As I’ve noted before, the energy revolution is already underway and not just in solar power. Similar advances are being seen in biofuels and battery technology as well.

Modern Day Methuselahs
According to the Bible, the longest living person in history was Methuselah, who reached the ripe old age of 969. To my knowledge, no one has come close recently and while life expectancy is increasing (there are currently more than 70,000 people aged over 100 in the U.S.), we’re still a long way off.

However, that may change as genomics and other health care technologies start to exhibit the same behavior as computers and energy. The prestigious journal Nature reports that a new machine coming out soon will cost $900 and sequence an entire genome in 15 minutes (vs. billions of dollars and a dozen years for the one completed in 2003).

While it is still a long road from genomics to dramatically improved longevity, the impact of the technology already becoming clear. An article in The Economist explains how the ENCODE project seeks to translate genomes into actual cures for disease, by building a database of the proteins that specific sequences code for.

It doesn’t end with gene sequencing either. Synthetic blood is already a reality and is saving lives. Scientists are working to enhance it further with nanotechnology called respirocytes that can store hundreds of times more oxygen than natural hemoglobin does. Others are working on using our own cells to create 3D printed body parts.

We’re still a long way off from immortality, but half a century ago, when computers cost millions of dollars and took up entire rooms, an iPhone would have seemed pretty outrageous. 50 years from now, living hundreds of years could be the norm. Ray Kurzweil believes it could happen even sooner.

The 4 Gigabyte Question
What’s important to understand about these trends is they are not linear (i.e. increasing at a constant rate) but exponential (i.e. accelerating at a constant rate). So while computer storage is 1000 times more efficient than it was 10 years ago, in another decade it will be a million times better than a decade ago.

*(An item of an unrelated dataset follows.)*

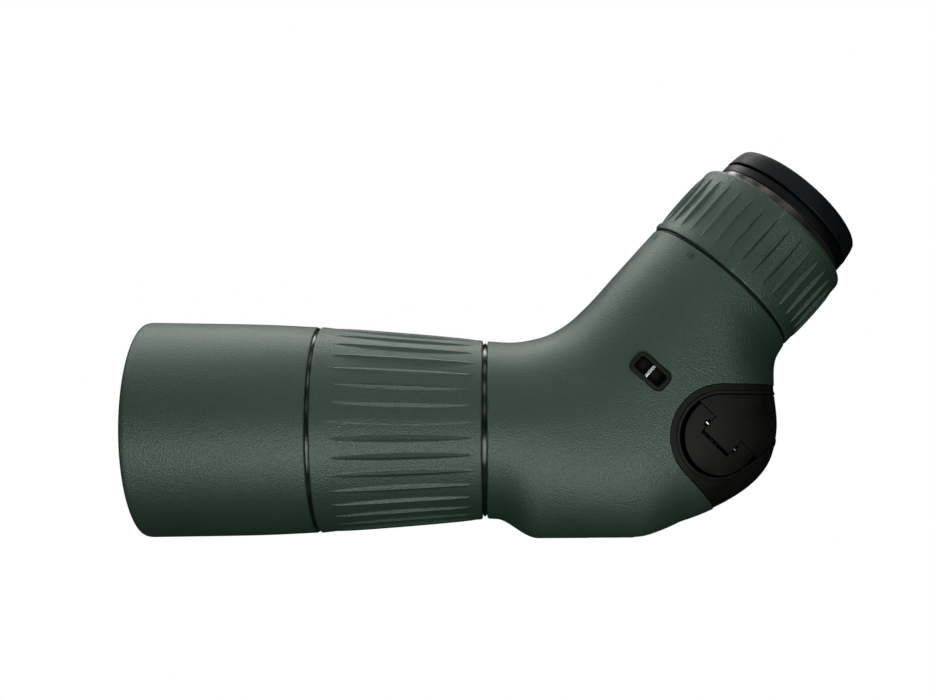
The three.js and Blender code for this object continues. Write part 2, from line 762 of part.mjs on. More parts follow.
function bodyArmour() {
  return OUTSIDE.add(footPad())
    .subtract(ARMOUR_INSIDE)
    .subtract(sidePrism(teardrop(BUMPER_R + GAP, BUMPER_EDGE), -50, 50))
    .subtract(lugPrism(GAP, -50, -20))
    .subtract(plate(PLATE.length + 2 * GAP, PLATE.width + 2 * GAP, PLATE.corner + GAP, -1, 12));
}

function housingCasting() {
  const outer = ARMOUR_WALL + 0.4;
  const shell = armourShell(outer, outer + CASTING_WALL);
  let solid = shell.add(plate(PLATE.length - 2, PLATE.width - 2, PLATE.corner, PLATE.top + GAP, BOSS_TOP));
  for (const [x, y] of screwPlaces()) solid = solid.subtract(uprightCylinder(x, y, 1.8, 0, 8.6));
  return solid
    .subtract(uprightCylinder(BUSH_X, 0, 5.8, 0, 8.2))
    .subtract(lugPrism(GAP, -50, -20))
    .subtract(tabBlock(TAB.halfWidth + 1.4, -TAB.reach - 2, SEAM));
}

// The erecting prism's side view: an entry face square to the tube, an exit face square to the
// ocular axis, and reflecting faces between.
const PRISM = { halfWidth: 20, entryX: -10, exitA: 38, exitHalf: 18 };

function prismOutline() {
  const exit = new THREE.Vector3(ELBOW_X, 0, AXIS_Z).addScaledVector(OCULAR_AXIS, PRISM.exitA);
  const upper = exit.clone().addScaledVector(OCULAR_ACROSS, -PRISM.exitHalf);
  const lower = exit.clone().addScaledVector(OCULAR_ACROSS, PRISM.exitHalf);
  return [
    [PRISM.entryX, 24],
    [30, 20],
    [50, 38],
    [lower.x, lower.z],
    [upper.x, upper.z],
    [PRISM.entryX, 60],
  ].map(([x, z]) => new THREE.Vector2(x, z));
}

// A bent strip of constant thickness that follows three points in the side view.
function strip(points, thickness, halfWidthY) {
  const path = points.map(([x, z]) => new THREE.Vector2(x, z));
  const origin = new THREE.Vector2();
  const offset = (from, to) => to.clone().sub(from).normalize().rotateAround(origin, Math.PI / 2);
  const first = offset(path[0], path[1]);
  const second = offset(path[1], path[2]);
  const bend = first.clone().add(second).normalize();
  const outer = [first, bend, second].map((n, i) => path[i].clone().addScaledVector(n, -thickness));
  return sidePrism(new THREE.Shape([...path, ...outer.reverse()]), -halfWidthY, halfWidthY);
}

function addHousing(group) {
  addPart(group, "body_armour", bodyArmour(), GREEN_RUBBER);
  addPart(group, "housing_casting", housingCasting(), CAST_METAL);
  const glass = sidePrism(new THREE.Shape(prismOutline()), -PRISM.halfWidth, PRISM.halfWidth);
  addPart(group, "erecting_prism", glass, GLASS);
  const cradle = strip([[-10, 23.6], [30, 19.6], [50.2, 37.8]], 2.5, PRISM.halfWidth - 2);
  addPart(group, "prism_cradle", cradle, BLACK_METAL);
  const spring = strip([[14, 82.6], [1, 71], [-10.2, 60.4]], 0.8, 6);
  addPart(group, "prism_clamp_spring", spring, STEEL);
}

// ---- Zoom ring and the cells that it drives ----

const OCULAR_R = 28.8; // outside of the fixed barrel that the zoom ring turns on
const OCULAR_BORE = 26.6;
const ZOOM_CAM = { inner: 29.2, outer: 30.3, from: 77.4, to: 102.8 };
const ZOOM_CELLS = [
  { name: "front", station: 82, azimuth: Math.PI / 2, direction: 1 },
  { name: "rear", station: 95, azimuth: -Math.PI / 2, direction: -1 },
];

function zoomGripSleeve() {
  const ribFrom = ZOOM_START_A + 3.8;
  const ribTo = ZOOM_END_A - 4.4;
  const outer = [
    [ZOOM_R - 0.4, ZOOM_START_A],
    [ZOOM_R, ZOOM_START_A + 0.5],
    [ZOOM_R, ribFrom],
    [ZOOM_R - SCOOP, (ribFrom + ribTo) / 2],
    [ZOOM_R, ribTo],
    [ZOOM_R, ZOOM_END_A - 1.2],
    [ZOOM_R - 0.3, ZOOM_END_A - 0.4],
    [ZOOM_R - 1, ZOOM_END_A],
  ];
  const inner = [
    [32, ZOOM_END_A],
    [32, ZOOM_START_A],
  ];
  const sleeve = ribbedSleeve(outer, inner, ribFrom, ribTo, RIB_HEIGHT);
  return sleeve.add(indexNub());
}

// A small raised index mark at the front edge of the zoom ring.
function indexNub() {
  const height = 1.4;
  const geometry = new THREE.CylinderGeometry(1.3, 1.6, height, 10);
  geometry.rotateX(Math.PI / 2);
  return solidOf(geometry.translate(0, 79, ZOOM_R + 0.7 - height / 2));
}

function zoomCamTube() {
  const middle = (ZOOM_CAM.inner + ZOOM_CAM.outer) / 2;
  return ZOOM_CELLS.reduce(
    (wall, cell) =>
      wall.subtract(
        camChannel(middle, cell.azimuth, cell.station, ZOOM_TURN, cell.direction * ZOOM_TRAVEL, CUTTER_R),
      ),
    tube(ZOOM_CAM.inner, ZOOM_CAM.outer, ZOOM_CAM.from, ZOOM_CAM.to),
  );
}

function ocularBarrel() {
  const wall = turned([
    [OCULAR_BORE, 64],
    [OCULAR_R, 64],
    [OCULAR_R, 102.8],
    [OCULAR_BORE, 102.8],
    [OCULAR_BORE, 113.6],
    [25, 113.6],
    [25, 101.6],
    [OCULAR_BORE, 101.6],
  ]);
  const reach = ZOOM_TRAVEL + DRIVE_PIN_R + 0.6;
  return ZOOM_CELLS.reduce(
    (solid, cell) =>
      solid.subtract(
        axialSlot(cell.azimuth, 24, 32, cell.station - reach, cell.station + reach, 1.4),
      ),
    wall,
  );
}

function zoomTrimRing() {
  return tube(29.3, 33.6, BODY_END_A + 0.2, ZOOM_START_A - GAP, OUTER_SIDES);
}

function addZoom(along) {
  addPart(along, "zoom_grip_sleeve", zoomGripSleeve(), GREEN_RUBBER);
  addPart(along, "zoom_ring_core", tube(30.6, 31.7, ZOOM_START_A + 0.4, ZOOM_END_A - 0.3), BLACK_METAL);
  addPart(along, "zoom_cam_tube", zoomCamTube(), CAST_METAL);
  addPart(along, "ocular_barrel", ocularBarrel(), BLACK_METAL);
  addPart(along, "zoom_trim_ring", zoomTrimRing(), BLACK_METAL);
  for (const { name, station, azimuth } of ZOOM_CELLS) {
    addPart(along, `zoom_${name}_cell`, slidingCell(26.1, station, 6, 21, [azimuth]), BLACK_METAL);
    addPart(along, `zoom_${name}_lens`, lens(21, station - 1, station + 1.2, 0, 1.4), GLASS);
    addPart(along, `zoom_drive_pin_${name}`, radialPin(azimuth, station, 21.9, 30.1, DRIVE_PIN_R), STEEL);
  }
  addPart(along, "field_stop", tube(14, 26.2, 66, 68), BLACK_METAL);
}

// ---- Eyepiece end and eyecup ----

function eyepieceCollar() {
  return turned(
    [
      [26.9, 103.2],
      [30.1, 103.2],
      [30.1, COLLAR_END_A],
      [28.8, COLLAR_END_A],
      [28.8, 104],
      [26.9, 104],
    ],
    OUTER_SIDES,
  );
}

function eyecupSeat() {
  const chamfer = 0.3;
  return turned(
    [
      [28.8, COLLAR_END_A + GAP],
      [30.1, COLLAR_END_A + GAP],
      [30.1, SEAT_END_A - chamfer],
      [30.1 - chamfer, SEAT_END_A],
      [28.8, SEAT_END_A],
    ],
    OUTER_SIDES,
  );
}

function eyecupRubber() {
  const rim = 1.2;
  return turned(
    [
      [28.6, CUP_START_A],
      [CUP_R, CUP_START_A],
      [CUP_R - 0.9, CUP_END_A - 2],
      [CUP_R - 1.4, CUP_END_A - 0.6],
      [CUP_R - 2.6, CUP_END_A],
      [23.4, CUP_END_A - 0.5],
      [22.4, CUP_END_A - rim],
      [22.4, 119.9],
      [28.6, 119.9],
    ],
    OUTER_SIDES,
  );
}

function addEyepiece(along) {
  addPart(along, "eyepiece_collar", eyepieceCollar(), BRONZE_METAL);
  addPart(along, "eyecup_seat", eyecupSeat(), BLACK_METAL);
  addPart(along, "eye_lens_cell", turned([
    [17, 104.6],
    [24.6, 104.6],
    [24.6, 113.9],
    [18.4, 113.2],
    [18.4, 106.2],
    [17, 106.2],
  ]), BLACK_METAL);
  addPart(along, "eye_lens", lens(18.1, 106.5, 109.5, 0, 2.2), GLASS);
  addPart(along, "eyecup_guide_ring", tube(27.2, 28.4, 104.4, 116.5, OUTER_SIDES), LOW_FRICTION);
  addPart(along, "eyecup_core", tube(25.4, 28.3, 116.9, 119.5, OUTER_SIDES), BLACK_METAL);
  addPart(along, "eyecup_rubber", eyecupRubber(), BLACK_RUBBER);
}

// ---- Assembly ----

function spottingScope() {
  const scope = new THREE.Group();
  const optical = axisGroup(0, 0);
  const ocular = axisGroup(ELBOW_X, OCULAR_TILT);
  scope.add(optical.tilted, ocular.tilted);
  addObjective(optical.along);
  addFocus(optical.along);
  addHousing(scope);
  addTripodFoot(scope);
  addStrapFittings(scope);
  addZoom(ocular.along);
  addEyepiece(ocular.along);
  return scope;
}

export default spottingScope();
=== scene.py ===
"""Looks for an angled spotting scope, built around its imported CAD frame.

Round pieces are turned again from the profiles of their CAD nodes, with rounded corners and ribs.
The rubber armour, the rear bumper and the strap fittings are cut from one smooth skin that follows
the body's side outline. Metres throughout, unless a name ends in _MM.
"""
import json
import math

import bpy
import numpy as np
from mathutils import Matrix, Vector


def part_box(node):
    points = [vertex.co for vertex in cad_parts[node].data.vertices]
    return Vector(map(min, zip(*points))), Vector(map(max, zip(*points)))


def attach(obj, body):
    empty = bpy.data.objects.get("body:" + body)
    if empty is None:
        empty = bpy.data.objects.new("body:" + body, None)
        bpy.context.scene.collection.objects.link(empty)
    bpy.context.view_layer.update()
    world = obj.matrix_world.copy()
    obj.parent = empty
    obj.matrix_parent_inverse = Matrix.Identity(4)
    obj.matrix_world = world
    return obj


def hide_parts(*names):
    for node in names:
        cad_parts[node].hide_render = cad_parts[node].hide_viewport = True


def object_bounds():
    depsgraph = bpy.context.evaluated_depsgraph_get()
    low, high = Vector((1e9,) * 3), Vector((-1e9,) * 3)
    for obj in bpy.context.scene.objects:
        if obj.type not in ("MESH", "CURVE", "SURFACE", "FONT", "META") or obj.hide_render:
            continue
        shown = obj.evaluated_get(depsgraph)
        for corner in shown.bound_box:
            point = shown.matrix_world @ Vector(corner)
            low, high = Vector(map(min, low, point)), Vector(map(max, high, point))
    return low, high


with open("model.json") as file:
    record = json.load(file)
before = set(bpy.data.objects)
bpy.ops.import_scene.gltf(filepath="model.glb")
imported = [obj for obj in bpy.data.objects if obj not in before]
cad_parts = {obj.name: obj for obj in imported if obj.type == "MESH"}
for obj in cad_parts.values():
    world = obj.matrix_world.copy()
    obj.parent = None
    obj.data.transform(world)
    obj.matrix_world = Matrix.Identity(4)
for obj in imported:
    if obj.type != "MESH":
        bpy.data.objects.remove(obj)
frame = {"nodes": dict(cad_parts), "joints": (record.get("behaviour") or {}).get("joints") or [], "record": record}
CAD_LOW, CAD_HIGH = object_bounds()
MM = 0.001
JOINTS = {joint["name"]: joint for joint in frame["joints"]}
NODES = frame["nodes"]
NEAR = Vector((0, -1, 0))


# ---- Axes: stations run along one, and angles start at the top and turn towards the viewer ----


class Axis:
    """A line with its own up and side directions, for turned pieces."""

    def __init__(self, origin, along):
        self.origin = Vector(origin)
        self.along = Vector(along).normalized()
        self.side = NEAR
        self.up = self.side.cross(self.along)

    def points(self, stations, radii, angles):
        """World points as an array, for arrays of the same length."""
        o, a, u, s = (np.array(v) for v in (self.origin, self.along, self.up, self.side))
        radial = np.cos(angles)[:, None] * u + np.sin(angles)[:, None] * s
        return o + stations[:, None] * a + radii[:, None] * radial

    def polar(self, points):
        """Station, radius and angle of each point of an array."""
        rel = points - np.array(self.origin)
        station = rel @ np.array(self.along)
        up = rel @ np.array(self.up)
        side = rel @ np.array(self.side)
        return station, np.hypot(up, side), np.arctan2(side, up)


OPTICAL = Axis(JOINTS["focus_ring_turn"]["pos_m"], JOINTS["focus_ring_turn"]["axis"])
OCULAR = Axis(JOINTS["zoom_ring_turn"]["pos_m"], JOINTS["zoom_ring_turn"]["axis"])


def vertex_points(mesh):
    """The vertices of a mesh as rows of an array."""
    points = np.zeros(len(mesh.vertices) * 3)
    mesh.vertices.foreach_get("co", points)
    return points.reshape(-1, 3)


def span(node, axis):
    """Lowest and highest station of a CAD node along an axis, and its largest radius."""
    station, radius, _ = axis.polar(vertex_points(NODES[node].data))
    return station.min(), station.max(), radius.max()


# ---- Meshes ----


def mesh_object(name, points, faces, smooth=True):
    mesh = bpy.data.meshes.new(name)
    mesh.from_pydata([tuple(p) for p in points], [], faces)
    mesh.validate()
    mesh.update()
    if smooth:
        mesh.shade_smooth()
    piece = bpy.data.objects.new(name, mesh)
    bpy.context.scene.collection.objects.link(piece)
    return piece


def take_over(piece, body, material, slot, *nodes):
    """The piece rides on a body, shows a material and stands for CAD nodes."""
    piece.data.materials.clear()
    piece.data.materials.append(material)
    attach(piece, body)
    if nodes:
        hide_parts(*nodes)
    return piece


def apply_modifiers(piece):
    """Replaces the piece's mesh by its evaluated one."""
    graph = bpy.context.evaluated_depsgraph_get()
    made = bpy.data.meshes.new_from_object(piece.evaluated_get(graph))
    piece.modifiers.clear()
    piece.data = made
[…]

Today, energy is probably our scarcest economic commodity, but by 2030, solar will cost half of what coal does and will probably be a quarter of the price ten years after that. While medical costs are spiraling up now, as technology takes over there’s no reason they can’t come crashing down in the decades to come.

So that leaves us with an interesting question. If I can get 4GB of online for free today, what’s to stop me from getting 40 years of life or enough electricity to power my house for a year for pennies in the future? If economics is the study of how we allocate scarcity, what if we find ourselves awash in everything we now hold sacred?

Put another way, in a world of abundance, what will we pay for?